Driving erratically, a distraught Kent swerves to avoid a truck and plunges off a cliff with the car exploding in mid-air, crashing into a river. At the hospital, Carolyn finds that he is now paraplegic, and he blames her for what happened. AO Pi ends their involvement with the team and their rival sorority wins the award. Carolyn ends her relationship with Pumpkin and announces to the sorority that she is leaving SCSU to enroll at Long Beach Tech.

At LBT, Carolyn begins to open up to her encouraging peers. AO Pi later has a change of heart and attends the Olympic event, where a now-humbled Kent is the team's coach. Pumpkin races against his rival, a bully who often berates him. Kent motivates him by telling him to win it for Carolyn, as she wouldn't want him to lose. As he is running, he sees Carolyn in the stands, giving him a burst of energy to win the race. As he is congratulated by everyone, Carolyn approaches and his mother finally accepts their relationship. They walk off together, discussing what name Pumpkin would prefer to be called, and Carolyn wondering if Pumpkin's earlier question about the moon was literal or metaphorical. Carolyn glances back with an ambiguous expression before leaving with Pumpkin.

==Reception==
===Box office===
Pumpkin opened in American theatres on June 28, 2002, in a limited release. It grossed $30,514 in eight theatres in its first weekend, with a per-screen-average of $3,814. The film expanded to 19 theatres the following weekend, but its theatre count declined from there. Pumpkin completed its theatrical run four months later with a final gross of $308,552.

===Critical response===
Pumpkin received mixed reviews from critics. On Rotten Tomatoes the movie has a score of 36% based on 74 reviews, with an average rating of 5.1/10. The site’s critics consensus reads: "The messy Pumpkin wastes its premise by not making the satire sharp enough." On Metacritic the film has a score of 46 out of 100 based on reviews from 24 critics, indicating "mixed or average reviews".

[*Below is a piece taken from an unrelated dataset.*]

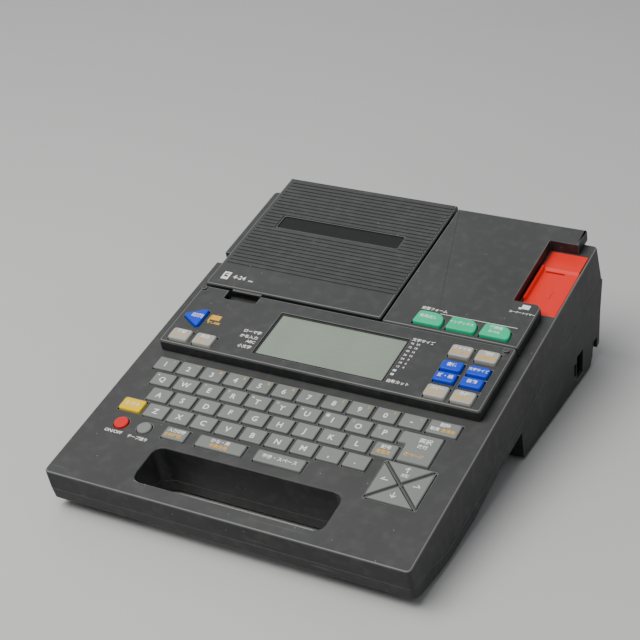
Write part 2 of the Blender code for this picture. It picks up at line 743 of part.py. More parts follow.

One of the most positive reviews was by Roger Ebert for the Chicago Sun-Times; he wrote, "Pumpkin is alive, and takes chances, and uses the wicked blade of satire in order to show up the complacent political correctness of other movies in its campus genre." Michael O'Sullivan of The Washington Post also approved of the film, calling it "an odd and oddly endearing romantic black comedy." On the other end of the spectrum, Todd McCarthy of Variety wrote that the film "gets along on curiosity value for a while, but becomes increasingly unconvincing and ludicrous as it staggers endlessly toward the finish line."

Since its DVD release, the film has become a cult film. Ricci herself has called it "a great movie" and Jeff Weiss of Stylus magazine called it "one of the most underrated films of the decade." Albert Nowicki of Movies Room ranked it among the fifteen best overlooked 21st century indie films.